Multimedia: Editorial

Alternative pedagogies at Fan Studies Network North America 2020

Lori Morimoto

FSNNA 2020 Co-organizer

[0.1] AbstractOverview of Multimedia section in TWC No. 35, "Fan Studies Pedagogies" (March 2021).

[0.2] KeywordsFSNNA 2020; Multimedia

Morimoto, Lori. 2021. "Alternative Pedagogies at Fan Studies Network North America 2020" [editorial]. In "Fan Studies Pedagogies," edited by Paul Booth and Regina Yung Lee, special issue, Transformative Works and Cultures, no. 35.

[1] The planning committee for the 2020 Fan Studies Network North America (FSNNA) conference was only just beginning to map out the annual October meeting when much of US academia went virtual thanks to Covid-19. As such, we were in the fortunate position of planning the conference as a virtual event, so we immediately decided that we would attempt to exploit our online format as much as possible.
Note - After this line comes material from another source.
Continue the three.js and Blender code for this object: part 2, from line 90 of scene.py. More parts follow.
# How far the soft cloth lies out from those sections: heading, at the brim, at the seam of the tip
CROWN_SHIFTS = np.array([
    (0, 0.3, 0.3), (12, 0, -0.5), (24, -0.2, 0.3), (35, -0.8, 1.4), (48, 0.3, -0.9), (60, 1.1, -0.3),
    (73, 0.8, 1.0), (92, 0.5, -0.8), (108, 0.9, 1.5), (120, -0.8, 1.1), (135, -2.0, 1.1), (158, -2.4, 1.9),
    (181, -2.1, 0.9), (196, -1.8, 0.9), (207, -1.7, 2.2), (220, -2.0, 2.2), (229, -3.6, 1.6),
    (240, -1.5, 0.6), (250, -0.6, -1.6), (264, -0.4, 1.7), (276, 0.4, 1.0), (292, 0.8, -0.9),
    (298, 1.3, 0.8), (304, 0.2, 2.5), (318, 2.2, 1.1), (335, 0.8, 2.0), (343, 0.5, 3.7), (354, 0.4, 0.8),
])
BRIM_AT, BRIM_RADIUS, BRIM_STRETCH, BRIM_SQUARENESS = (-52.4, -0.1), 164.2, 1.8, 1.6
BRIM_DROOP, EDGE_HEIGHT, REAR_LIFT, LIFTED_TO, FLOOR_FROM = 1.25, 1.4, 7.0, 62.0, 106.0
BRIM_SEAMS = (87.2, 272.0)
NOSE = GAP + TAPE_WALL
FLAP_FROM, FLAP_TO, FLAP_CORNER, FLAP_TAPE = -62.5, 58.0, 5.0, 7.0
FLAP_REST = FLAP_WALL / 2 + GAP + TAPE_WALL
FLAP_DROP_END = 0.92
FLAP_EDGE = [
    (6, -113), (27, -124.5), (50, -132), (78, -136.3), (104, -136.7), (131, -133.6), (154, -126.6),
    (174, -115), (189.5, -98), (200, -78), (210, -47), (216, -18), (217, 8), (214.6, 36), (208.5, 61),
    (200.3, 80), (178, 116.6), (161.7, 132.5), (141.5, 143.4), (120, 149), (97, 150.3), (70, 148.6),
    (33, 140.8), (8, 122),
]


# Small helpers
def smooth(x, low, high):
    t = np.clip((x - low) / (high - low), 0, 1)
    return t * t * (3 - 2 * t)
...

[2] As part of this, we invited proposals for posters, which we broadly defined as asynchronous presentations that could be posted online. Not knowing quite what to expect from presenters, our requirements were flexible. What we received exceeded our expectations. The stylistic leeway given to presenters resulted in a diversity of presentations, some of which appear here in this special Multimedia section. Video essays, infographics, zines—posters communicated complex information in visually compelling formats, generating the kinds of enthusiastic and productive conversations we usually have in the coffee shops, bars, and hallways of conference sites. In keeping with the conference's 24-hour clock, each poster was assigned its own channel (or forum) on the social media app Discord. These dedicated discussion spaces permitted people to comment asynchronously on individual posters throughout the conference.

[3] We're delighted to be able to share some of the posters featured at FSNNA 2020 here. The six submissions hint at the breadth of ways presenters approached the notion of a poster. Video submissions range in presentation style from expository to more revelatory and experiential, each making use of its visual elements in engaging and creative ways. Infographics, too, skillfully combine aesthetics and information in distilling scholarly work to a format that invites engagement. That much of the work here was produced by Brazilian academics further hints at the potential benefits of incorporating visual presentation formats into increasingly globalized conference and classroom spaces.

[4] Not only did these posters offer a tantalizing variety of presentational modes, but they also offer instructors different ways to engage student creativity in the classroom. For my part, I adapted the poster presentations to the course I was teaching that term, inviting students to submit their end-term projects as podcasts, video essays, websites, infographics, zines, and so on, all to equally satisfying ends. Particularly at a time when so many of us are suffering from videoconference fatigue as a result of the novel coronavirus, offering my students the flexibility to digitally engage with an object of interest, both visually and orally, revived interest in—and, critically, ownership of—their research in pedagogically rewarding ways.